Isn’t that wonderful? Mostly because most of us, if we are honest, have both younger and elder brother mindsets. I know I do. I like the way Keller introduces us to the solution: “Jesus’s parable creates something of a crisis for the thoughtful listener. He has vividly portrayed both the world’s two spiritual paths, the basic ways each offers for finding happiness, relating to God, and dealing with our problems. However, he exposes them as…dead ends. He clearly wants us to take some radically different approach, but what is it? Where do we find it?
We will find the answer when we realize that Jesus deliberately left someone out of this parable. He did this so that we would look for him and, finding him, find our own way home at last.”
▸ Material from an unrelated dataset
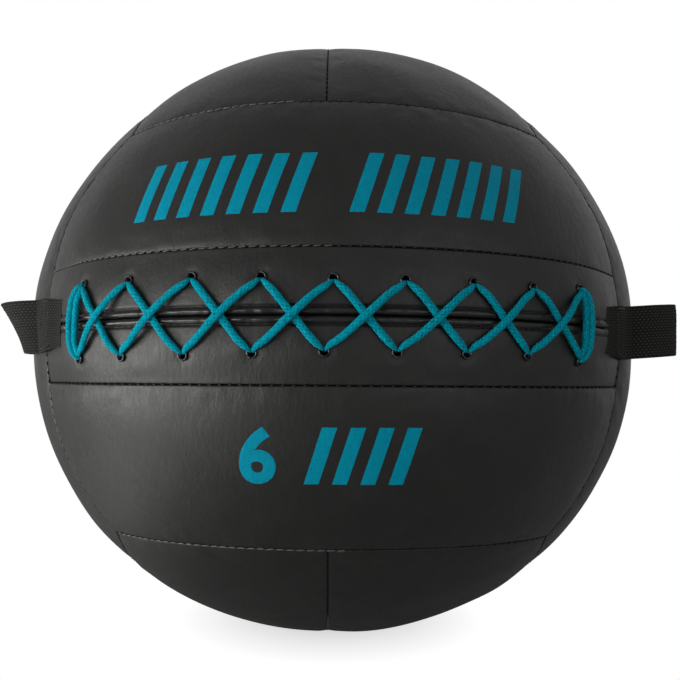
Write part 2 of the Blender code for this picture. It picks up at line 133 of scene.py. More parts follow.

After talking about how we must have the father’s initiating love and a deeper repentance than just confessing wrong behavior, Keller writes about what we really need: A True Elder Brother. In the first two parables in Luke 15, Jesus talks about a lost sheep and the shepherd that goes to look for him… as well as a lost coin and the woman who upturns her whole house until she finds it. But in the story of the sons, no one goes to look for the lost son. Why not? And whose job is it?
We know the answer by now: a true elder brother would have gone after his brother. In love, he would’ve taken the time, the expense, and the frustration of searching him out. He then would’ve brought him back at his own expense – since his bad-choices-making brother had already spent all his money. Writes Keller, “The younger brother’s restoration was free to him, but it came at enormous cost to the elder brother. The father could not just forgive the younger son, somebody had to pay! The father could not reinstate him except at the expense of the elder brother. There was no other way. But Jesus does not put a true elder brother in the story, one who is willing to pay any cost to seek and save that which is lost. It is heartbreaking. The younger son gets a Pharaisee for a brother instead.
But we do not.
By putting a flawed elder brother in the story, Jesus is inviting us to imagine and yearn for a true one.”
We know Jesus is the true elder brother. We know He spent everything and came from heaven to earth to seek us out. We know He paid for us and took our place. We know we have absolutely no rights in the family of God, save for what He did for us. It’s a beautiful parable. And the Truth of it is the only thing that will change our hearts.
I hope this made you want to read the book! Because Keller doesn’t end it here. And my review doesn’t do it justice. It’s super short – but very meaty. I liked it.